The federal government has several  policies on agriculture that fails to address the plight of small holders farmers or are not implemented properly to suit the needs of the small holder farmers.

Small holder farmers are faced with several challenges further compounded by unfavourable policies and funding. These farmers are faced with challenges such as lack of support from local government councils (LGCs); lack of information, limited access to modern agricultural technology; lack and high cost of farm inputs; land tenure system; inadequate agricultural credit; lack of off takers; extension education needs, and agricultural credit constraint among other continue to be a drawback to small time farmers..

Poverty in Nigeria is particularly outrageous because it has been growing in the context of an expanding economy where a minority reap the benefits while the majority continue to wallow in poverty.

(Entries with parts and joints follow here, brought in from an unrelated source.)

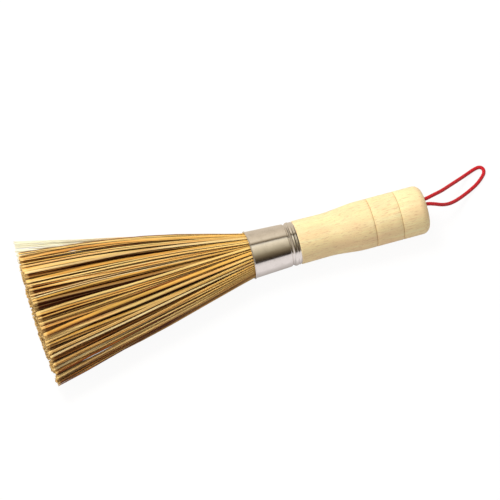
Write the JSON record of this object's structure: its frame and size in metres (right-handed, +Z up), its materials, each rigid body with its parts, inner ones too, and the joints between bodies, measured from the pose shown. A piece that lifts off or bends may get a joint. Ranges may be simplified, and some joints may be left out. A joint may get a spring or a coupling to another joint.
{
  "type": "bamboo wok brush",
  "caption": "Wok brush of split bamboo strips fanned out of a conical steel ferrule, on a turned wooden handle with a red cord hanging loop.",
  "frame": {"origin": "middle of the brush's length and width, on the surface that it lies on, leaving out the hanging loop", "axes": "+X along the brush from the bamboo tips to the handle's butt, +Y across the fan, +Z up"},
  "size_m": [0.3214, 0.1097, 0.0326],
  "materials": {
    "pale_wood": "satin",
    "ferrule_steel": "satin",
    "bamboo": "satin",
    "red_cord": "satin"
  },
  "bodies": {
    "root": {"handle": "pale_wood", "ferrule": "ferrule_steel", "hanging_loop": "red_cord", "splits_row_01": "bamboo", "splits_row_02": "bamboo", "splits_row_03": "bamboo", "splits_row_04": "bamboo", "splits_row_05": "bamboo", "splits_row_06": "bamboo", "splits_row_07": "bamboo", "splits_row_08": "bamboo", "splits_row_09": "bamboo", "splits_row_10": "bamboo", "splits_row_11": "bamboo", "splits_row_12": "bamboo", "splits_row_13": "bamboo", "splits_row_14": "bamboo", "splits_row_15": "bamboo", "splits_row_16": "bamboo", "splits_row_17": "bamboo", "splits_row_18": "bamboo", "splits_row_19": "bamboo", "splits_row_20": "bamboo", "splits_row_21": "bamboo", "splits_row_22": "bamboo", "splits_row_23": "bamboo", "splits_row_24": "bamboo", "splits_row_25": "bamboo"}
  },
  "joints": []
}
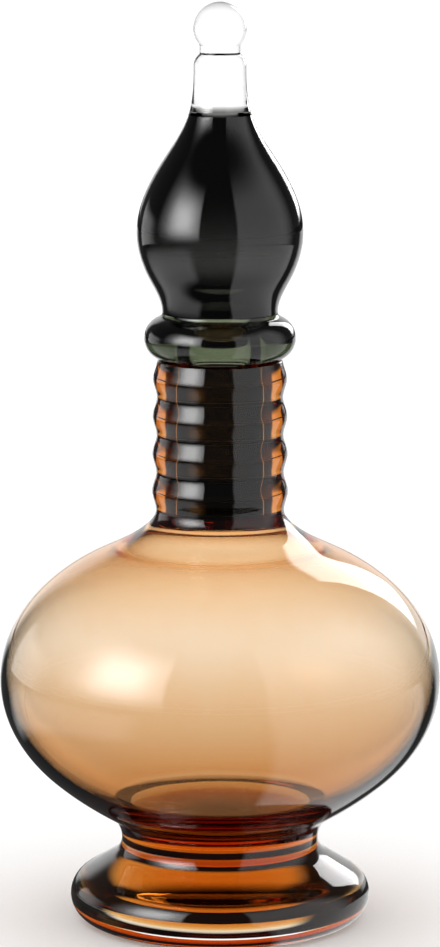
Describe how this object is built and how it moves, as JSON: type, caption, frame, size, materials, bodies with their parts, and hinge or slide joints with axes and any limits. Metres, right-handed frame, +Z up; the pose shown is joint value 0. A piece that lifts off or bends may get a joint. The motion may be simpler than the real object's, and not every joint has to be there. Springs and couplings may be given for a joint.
{
  "type": "genie bottle",
  "caption": "Blown glass bottle with a round bowl, ribbed neck and flanged foot, and a hollow onion-shaped stopper that lifts out of the neck.",
  "frame": {"origin": "centre of the flat base, where the foot meets the table", "axes": "+Z up along the bottle's axis; the bottle is round about Z"},
  "size_m": [0.172, 0.172, 0.36],
  "materials": {
    "amber_glass": "fire-polished amber glass, coloured through",
    "clear_glass": "fire-polished clear glass",
    "smoke_glass": "fire-polished dark smoke glass",
    "olive_smoke_glass": "fire-polished olive smoke glass"
  },
  "bodies": {
    "bottle": {"bowl": "amber_glass", "neck": "amber_glass", "foot_core": "amber_glass", "foot": "clear_glass"},
    "stopper": {"plug": "smoke_glass", "collar": "olive_smoke_glass", "bulb": "smoke_glass", "finial": "clear_glass"}
  },
  "joints": [
    {"name": "stopper_lift", "type": "slide", "parent": "bottle", "child": "stopper", "axis": [0, 0, 1], "range_m": [0, 0.1]}
  ]
}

Annual economic growth in the early 2000 averaged over 7 per cent in the 2000, yet Nigeria is one of the few African countries where both the number and the share of people living below the national poverty line increased from 69 million in 2004 to 112 million in 2010 representing 69 per cent of the population, income inequality, as measured by the Gini Index, grew from 40 per cent in 2003 to 43 per cent in 2009.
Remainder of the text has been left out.